If strategy and authority takes care of the material plane, then there truly is nothing else to do. The universe has supported me in other ways over the years, much to my mind’s dismay in thinking it should be different. But I’ve always had enough. Life has continued to carry me. Whatever strange process this is, something seems to be working.
I have a firm belief that we cannot lose what is correct for us, no matter how much our mind veers from the path.
I also believe that what is not correct for us, eventually falls away as you continue to decondition. It’s inevitable.
I don’t have an answer to what I’m doing, where I’m going, or what the future holds for me.
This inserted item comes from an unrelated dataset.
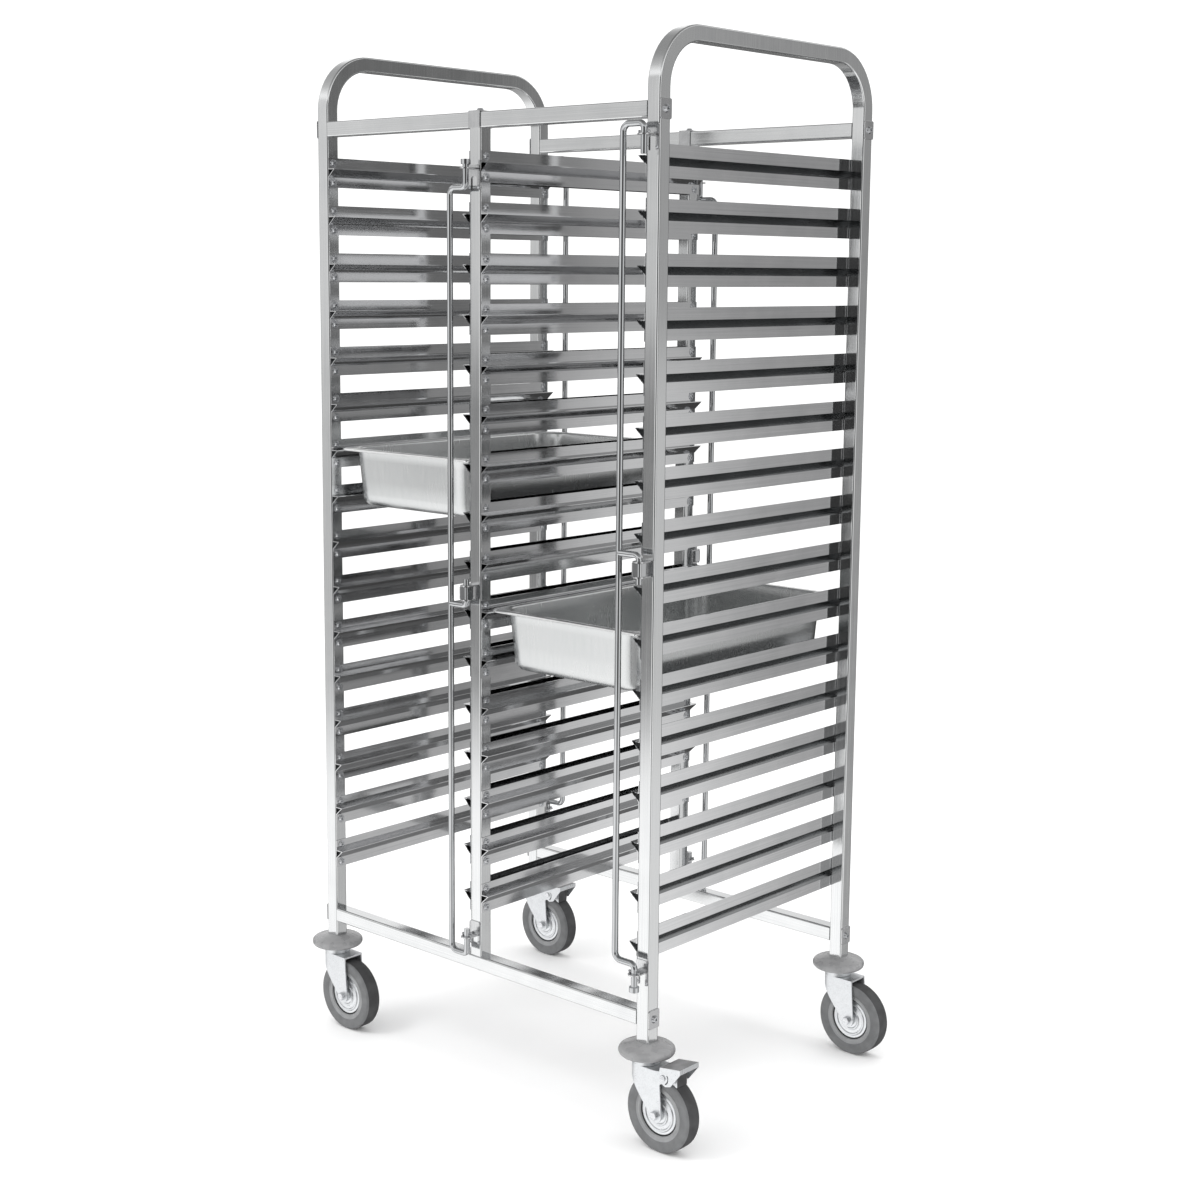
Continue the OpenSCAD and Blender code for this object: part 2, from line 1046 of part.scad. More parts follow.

I don’t know if I’m going to make money from Human Design, or if something else entirely different will bang into me. My mind doesn’t like it. I’m sure my parents don’t like it either.
But I’m learning to be okay with not knowing. I’m learning how to surf the waves of uncertainty in a world which praises those who stick to “the plan.” I’m slowly letting go of my attachment to what other people think of me and my life. I’m beginning to get that place of truly, not caring.
I can’t help but laugh at how ridiculous this all is — the belief I have any control, whatsoever, over the direction my life is heading. As a passenger, it makes for a real entertaining ride. It’s not for everyone. But I don’t think you get to choose either. I certainly didn’t.
It’s not often that I’m pulled into somebody’s writing but your words drew me in. I was going “yesssss” all along while reading. I love reading things with very little mental agenda attached to it.
"Not for any of the extraneous stuff that comes with it — the likes, the followers, the attention, the social clout.
Not for the promise of making money or reaching for any kind of homogenized “success.”
I just want to be myself.
I’m just here to express what I see from my particular vantage point in time and space."